Objective —
Repeat only the lines running from the beginning of the material through the line that contains "smooth_degrees: float = 50".

Provided material —
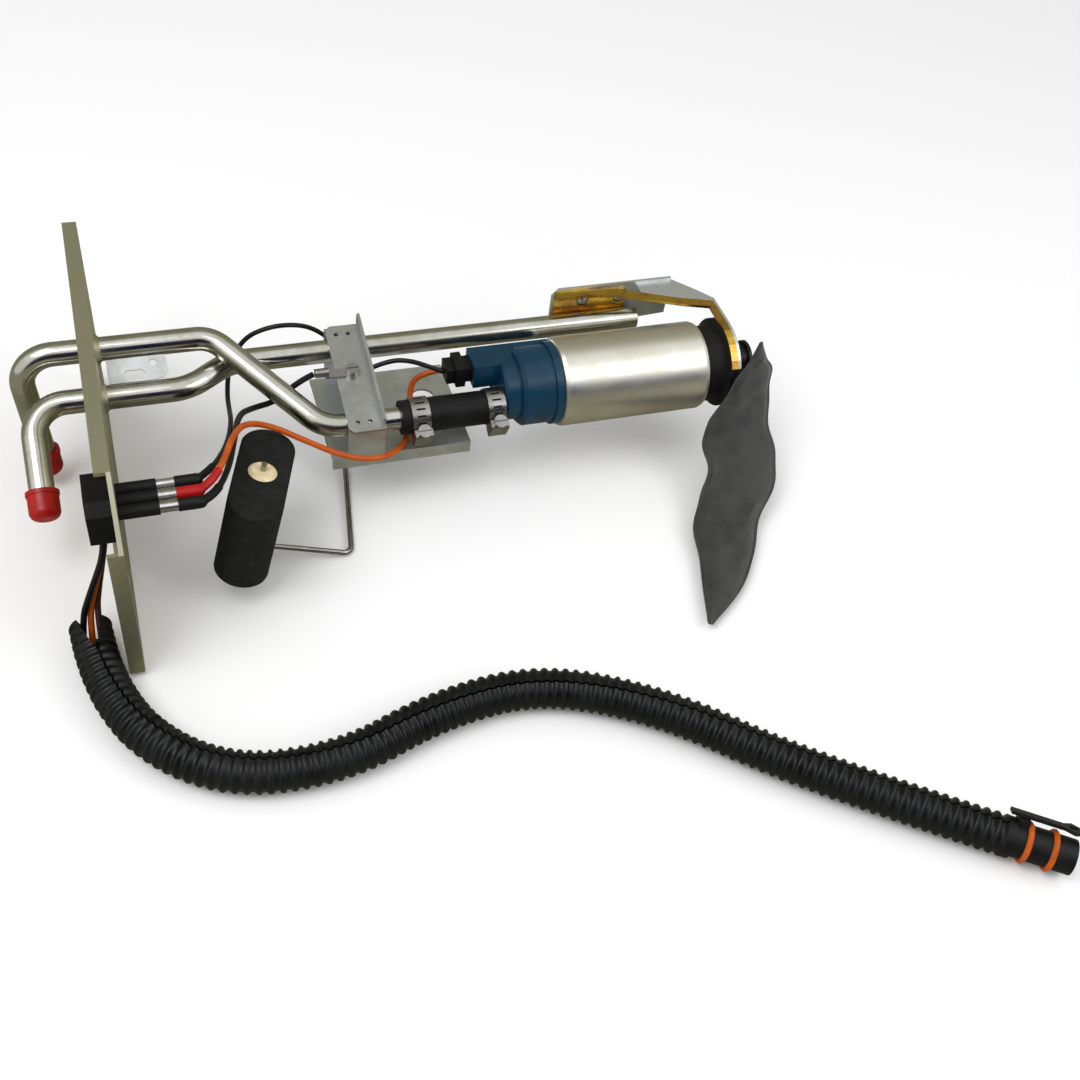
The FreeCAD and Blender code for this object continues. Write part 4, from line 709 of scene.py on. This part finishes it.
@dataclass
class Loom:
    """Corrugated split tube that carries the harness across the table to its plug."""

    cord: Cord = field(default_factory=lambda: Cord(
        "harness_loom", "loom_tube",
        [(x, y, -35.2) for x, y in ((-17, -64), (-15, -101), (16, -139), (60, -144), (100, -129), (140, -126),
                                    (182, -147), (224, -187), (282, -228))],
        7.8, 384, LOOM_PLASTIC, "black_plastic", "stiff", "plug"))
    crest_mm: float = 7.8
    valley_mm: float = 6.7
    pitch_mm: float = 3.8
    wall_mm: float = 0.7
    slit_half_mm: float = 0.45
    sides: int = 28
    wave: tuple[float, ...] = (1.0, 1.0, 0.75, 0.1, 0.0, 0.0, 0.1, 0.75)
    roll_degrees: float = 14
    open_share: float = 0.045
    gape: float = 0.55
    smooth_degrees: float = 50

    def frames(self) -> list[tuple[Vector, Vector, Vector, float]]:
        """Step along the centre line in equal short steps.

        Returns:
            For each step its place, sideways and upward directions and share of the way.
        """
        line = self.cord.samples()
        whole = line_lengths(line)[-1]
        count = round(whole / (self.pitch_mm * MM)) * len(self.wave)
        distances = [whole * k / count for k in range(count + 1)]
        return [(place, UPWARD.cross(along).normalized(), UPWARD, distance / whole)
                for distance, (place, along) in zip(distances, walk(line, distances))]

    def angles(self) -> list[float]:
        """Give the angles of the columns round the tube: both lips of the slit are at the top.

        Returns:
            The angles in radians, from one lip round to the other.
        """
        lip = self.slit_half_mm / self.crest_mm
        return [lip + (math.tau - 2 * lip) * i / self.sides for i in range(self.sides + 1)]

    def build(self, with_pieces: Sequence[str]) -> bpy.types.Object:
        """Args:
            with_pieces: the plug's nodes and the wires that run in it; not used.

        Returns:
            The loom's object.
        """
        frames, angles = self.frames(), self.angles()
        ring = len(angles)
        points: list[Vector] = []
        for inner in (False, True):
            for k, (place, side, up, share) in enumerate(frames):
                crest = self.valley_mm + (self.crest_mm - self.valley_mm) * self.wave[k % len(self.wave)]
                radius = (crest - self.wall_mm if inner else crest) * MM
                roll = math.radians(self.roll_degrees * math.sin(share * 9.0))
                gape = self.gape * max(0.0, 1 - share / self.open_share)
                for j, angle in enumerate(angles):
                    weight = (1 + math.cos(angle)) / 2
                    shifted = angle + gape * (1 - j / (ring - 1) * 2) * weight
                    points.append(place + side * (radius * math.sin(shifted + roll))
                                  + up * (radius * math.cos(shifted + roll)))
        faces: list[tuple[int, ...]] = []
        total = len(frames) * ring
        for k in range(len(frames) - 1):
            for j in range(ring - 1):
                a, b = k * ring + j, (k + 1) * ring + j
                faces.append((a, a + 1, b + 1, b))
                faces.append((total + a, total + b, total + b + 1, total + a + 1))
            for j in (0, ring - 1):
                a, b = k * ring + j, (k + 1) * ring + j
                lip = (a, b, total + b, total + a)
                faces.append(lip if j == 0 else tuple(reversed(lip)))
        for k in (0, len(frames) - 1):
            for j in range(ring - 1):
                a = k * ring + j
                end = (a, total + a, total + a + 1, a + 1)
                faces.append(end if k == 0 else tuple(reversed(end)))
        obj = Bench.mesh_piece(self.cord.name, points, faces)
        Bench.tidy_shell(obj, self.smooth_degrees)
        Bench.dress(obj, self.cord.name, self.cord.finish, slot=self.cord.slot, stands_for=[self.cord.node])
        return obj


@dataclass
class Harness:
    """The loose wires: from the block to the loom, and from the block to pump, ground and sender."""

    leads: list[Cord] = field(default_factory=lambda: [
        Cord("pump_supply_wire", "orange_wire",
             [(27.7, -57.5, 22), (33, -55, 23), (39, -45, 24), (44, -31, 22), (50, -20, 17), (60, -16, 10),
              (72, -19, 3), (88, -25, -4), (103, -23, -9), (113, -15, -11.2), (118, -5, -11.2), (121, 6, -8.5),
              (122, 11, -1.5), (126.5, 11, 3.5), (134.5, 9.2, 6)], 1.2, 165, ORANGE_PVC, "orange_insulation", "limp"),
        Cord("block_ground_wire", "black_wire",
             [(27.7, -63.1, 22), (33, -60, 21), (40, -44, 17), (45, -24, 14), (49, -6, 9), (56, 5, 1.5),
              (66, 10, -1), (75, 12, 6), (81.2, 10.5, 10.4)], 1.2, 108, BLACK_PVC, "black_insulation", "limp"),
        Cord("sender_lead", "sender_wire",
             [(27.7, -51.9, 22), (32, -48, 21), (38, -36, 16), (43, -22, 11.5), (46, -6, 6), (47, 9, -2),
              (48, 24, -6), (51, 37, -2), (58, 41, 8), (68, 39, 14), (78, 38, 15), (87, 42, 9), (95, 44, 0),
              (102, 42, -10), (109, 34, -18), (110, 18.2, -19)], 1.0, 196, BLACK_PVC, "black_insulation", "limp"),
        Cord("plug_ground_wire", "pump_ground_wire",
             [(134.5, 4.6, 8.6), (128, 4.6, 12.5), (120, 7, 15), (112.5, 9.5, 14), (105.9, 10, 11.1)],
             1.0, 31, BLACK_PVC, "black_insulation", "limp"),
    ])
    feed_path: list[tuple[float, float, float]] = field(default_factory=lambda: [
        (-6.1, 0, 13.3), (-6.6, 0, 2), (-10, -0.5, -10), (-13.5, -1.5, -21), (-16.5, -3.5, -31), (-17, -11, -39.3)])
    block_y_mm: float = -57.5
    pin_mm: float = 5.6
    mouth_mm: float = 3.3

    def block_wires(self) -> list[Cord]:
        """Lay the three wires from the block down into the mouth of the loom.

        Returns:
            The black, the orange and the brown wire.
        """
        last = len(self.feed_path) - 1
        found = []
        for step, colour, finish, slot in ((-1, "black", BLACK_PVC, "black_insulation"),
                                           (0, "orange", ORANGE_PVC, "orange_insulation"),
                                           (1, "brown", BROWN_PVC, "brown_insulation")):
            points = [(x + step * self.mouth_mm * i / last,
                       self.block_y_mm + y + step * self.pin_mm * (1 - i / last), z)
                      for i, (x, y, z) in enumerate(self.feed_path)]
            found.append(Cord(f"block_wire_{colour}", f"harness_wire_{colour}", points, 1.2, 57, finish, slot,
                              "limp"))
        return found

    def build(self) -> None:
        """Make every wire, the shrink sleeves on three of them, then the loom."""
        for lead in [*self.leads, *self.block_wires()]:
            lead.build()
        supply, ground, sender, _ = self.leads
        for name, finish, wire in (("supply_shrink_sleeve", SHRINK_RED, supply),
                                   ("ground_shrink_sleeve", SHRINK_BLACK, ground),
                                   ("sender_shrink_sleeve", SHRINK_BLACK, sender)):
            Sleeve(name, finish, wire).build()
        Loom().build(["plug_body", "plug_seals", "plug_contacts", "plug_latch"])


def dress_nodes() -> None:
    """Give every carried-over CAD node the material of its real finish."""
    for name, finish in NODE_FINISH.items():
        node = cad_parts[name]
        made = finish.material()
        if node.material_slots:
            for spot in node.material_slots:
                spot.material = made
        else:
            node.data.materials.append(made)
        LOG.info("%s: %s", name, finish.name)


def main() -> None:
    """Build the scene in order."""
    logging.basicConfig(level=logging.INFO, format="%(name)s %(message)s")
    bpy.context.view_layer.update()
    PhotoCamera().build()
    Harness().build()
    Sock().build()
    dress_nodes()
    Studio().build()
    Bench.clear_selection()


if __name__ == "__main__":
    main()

Result of this exercise —
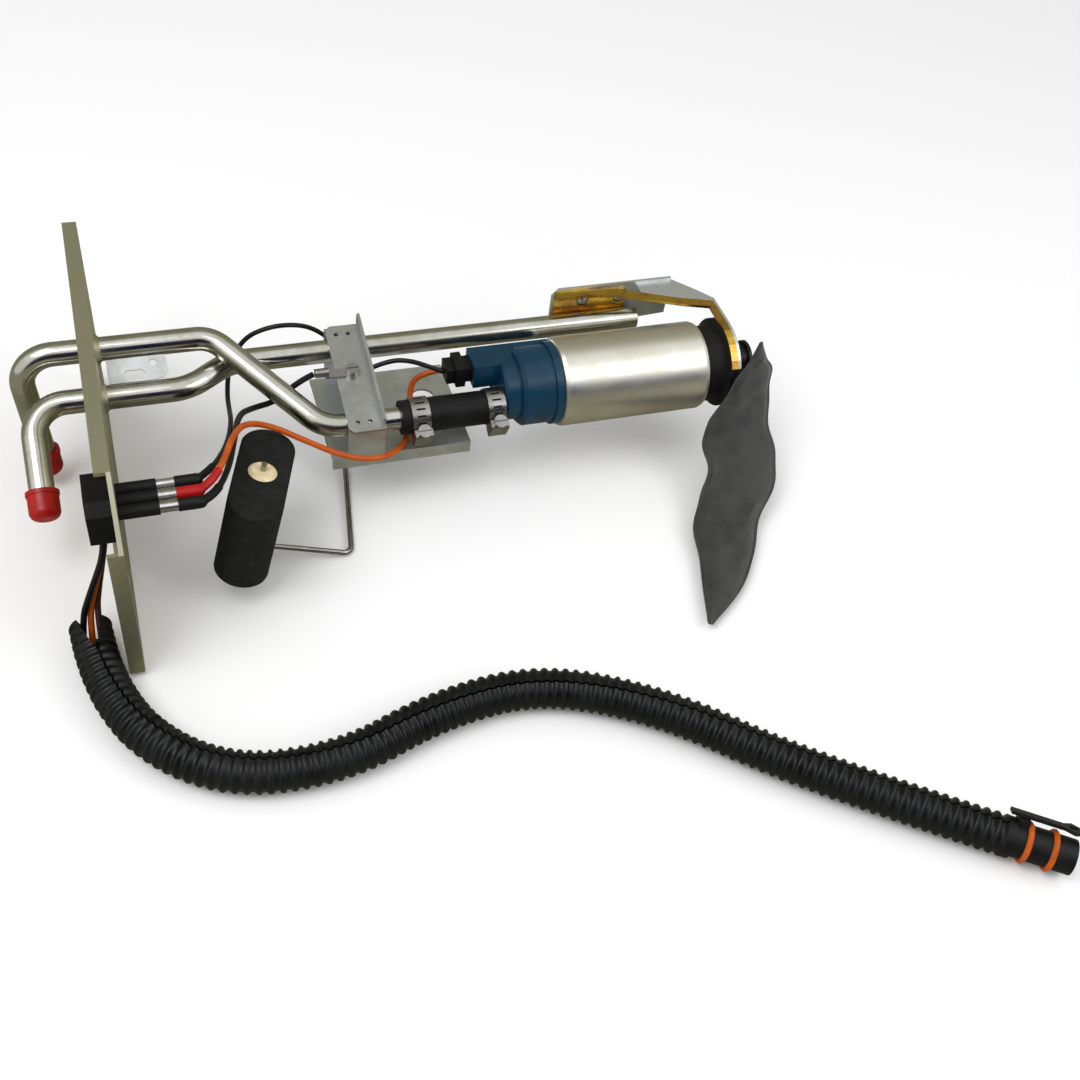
The FreeCAD and Blender code for this object continues. Write part 4, from line 709 of scene.py on. This part finishes it.
@dataclass
class Loom:
    """Corrugated split tube that carries the harness across the table to its plug."""

    cord: Cord = field(default_factory=lambda: Cord(
        "harness_loom", "loom_tube",
        [(x, y, -35.2) for x, y in ((-17, -64), (-15, -101), (16, -139), (60, -144), (100, -129), (140, -126),
                                    (182, -147), (224, -187), (282, -228))],
        7.8, 384, LOOM_PLASTIC, "black_plastic", "stiff", "plug"))
    crest_mm: float = 7.8
    valley_mm: float = 6.7
    pitch_mm: float = 3.8
    wall_mm: float = 0.7
    slit_half_mm: float = 0.45
    sides: int = 28
    wave: tuple[float, ...] = (1.0, 1.0, 0.75, 0.1, 0.0, 0.0, 0.1, 0.75)
    roll_degrees: float = 14
    open_share: float = 0.045
    gape: float = 0.55
    smooth_degrees: float = 50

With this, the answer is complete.